Zimmerman hands us steaming spoonfuls of his Bolognaise sauce as we chat. Next up is a plate of cast-iron seared Shishito peppers, served with bacon popcorn, cotija, and lemon preserve dressing, which we devour right off the serving counter—they’refun, flavorful, yet spicy enough to make you just a little teary. And we haven’t left the kitchen yet.

“I could never work in a chain place,” said Zimmerman, deftly preparing a steak tartare. “Neither of us would be happy in that situation,” he said.

It’s that creative temperament that attracted Minassian to Zimmerman, who created and supervises the restaurant’s menu, which also manages to change a little every few days, should Zimmerman get a whim for an item.
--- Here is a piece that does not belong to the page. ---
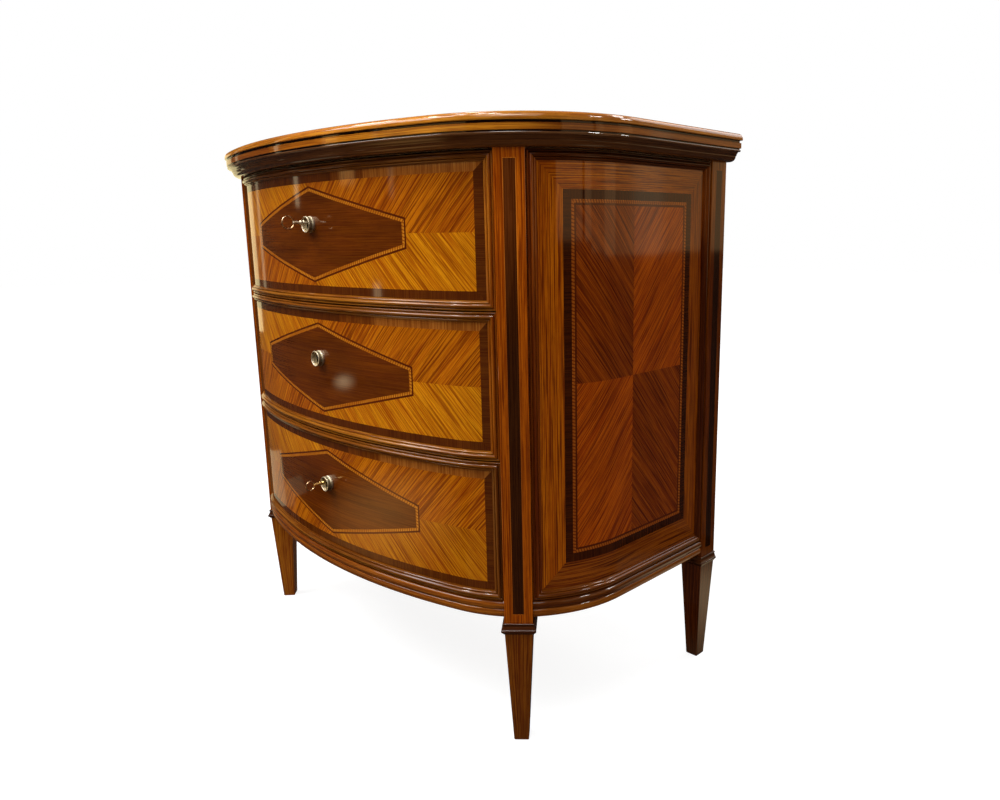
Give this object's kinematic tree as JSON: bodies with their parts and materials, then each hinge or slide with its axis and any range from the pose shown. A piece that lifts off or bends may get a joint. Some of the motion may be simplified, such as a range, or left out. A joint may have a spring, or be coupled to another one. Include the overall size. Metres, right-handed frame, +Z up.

But as we returned to our table, Zimmerman arrived again with two hot bowls of his Boston clam chowder, dotted with shots of Siracha. It’s a delicious LA-Boston street fight. The combination reflects his past and his future, leaving neither side unrepresented.
The chowder is followed by his Scottish Smoked Salmon rillettes, deviled eggs filled with an elegant though “working-class” salmon spread.

“Good chefs know how to use everything,” says Zimmerman.

Finally, Zimmerman appears with his signature Kansas City-style pork back ribs, dry-rubbed, and smoked over applewood and coffee beans. The succulent and slightly spicy meat leaps off the bone, and I would dare say, they are some of the finest ribs I’ve eaten anywhere. They alone are worth the visit.

The Mixx could be a seriously important addition to Pasadena’s thriving restaurant, even if you didn’t count Zimmerman’s one-of-a-kind USDA Prime Beef Tartare, which one happy customer, who scouted the restaurant for days, and had sampled tartare “all over,” left convinced that she had found tartare equal to any of the previous restaurants she’d visited.

Fresh, hot banana bread with a crunchy crust and a ring of powdered sugar and sliced strawberries completed the evening, as we watched the evening’s Thursday night salsa dancers swing their hips long past our visit.

Take Zimmerman’s rock and roll cooking attitude with a French/American cuisine sensibility, a roomy, hip space with a stage for dancing and entertainment, and combine that with an owner willing to let creativity reign in the kitchen, and you could have a serious winner in the Mixx.